Cisgender people play a role in maintaining strict boundaries between genders and enforcing unspoken gender rules. While this “gender policing” toward trans people and other cis people can come from kind intentions, it functions to strengthen a strict and inflexible gender binary that is restrictive to everyone.

“Many cis women internalize years and years worth of their parents, teachers, bosses, and mentors teaching them that you have to look and act a certain way to succeed in the world as a woman,” Zheng says. “Then, older women will talk to younger ones and encourage them to act a certain way in order to succeed as well.”

Zheng found that trans and nonbinary people experienced a wide range of treatment in workplaces, from extreme discrimination and sexual assault to positive treatment, depending on how their gender identities were perceived in the workplace. If a trans person is perceived by others as visibly transgender, their treatment in the workplace can be worse than a trans person who is not perceived as visibly transgender by others.
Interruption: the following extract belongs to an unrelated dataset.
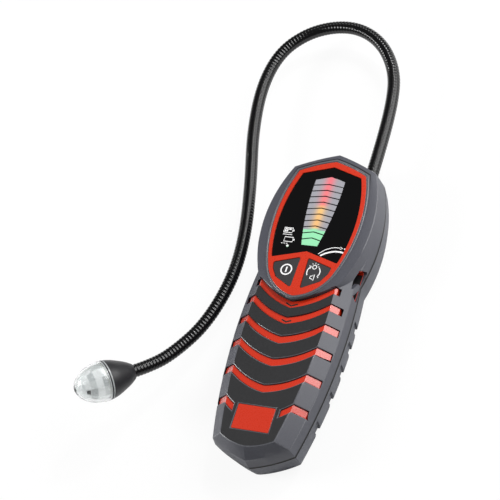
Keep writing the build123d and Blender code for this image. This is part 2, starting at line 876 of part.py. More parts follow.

“Society values masculinity more than femininity,” says Zheng, who described how some trans men in her book who were not perceived as transgender could access privileges usually confined to those in the “boys’ club,” while some trans women with long hair and makeup who were seen as transgender were subjected to harassment and ended up leaving their jobs. Zheng speaks more about this nuanced set of trans experiences in a Harvard Business Review podcast.

“The experiences of trans people are a reflection of how our society understands things like gender identity and gender expression,” says Zheng. “The rules all of us are forced to follow are similar to the rules trans people are often punished for breaking.”

Younger people are increasingly breaking these rules as well.

In this changing climate, Zheng encourages women at work to be open and supportive and use their power—whether it’s managerial power or social power—to speak openly about gender.

You can show respect and allyship at work by advocating for the use of gender-inclusive language, in addition to pushing for things like gender-neutral bathrooms and other gender-inclusive policies. In general, more conversation about gender roles and norms in society, though it may feel taboo, creates space for connection between people and shifts the culture to be more inclusive of people outside of the gender binary.

“There is such a ripe opportunity for conversation, talking to women of different generations at work and saying, ‘We’re all negatively affected by these same expectations, and we should all work together to challenge them instead of perpetuating them on each other,’” Zheng says.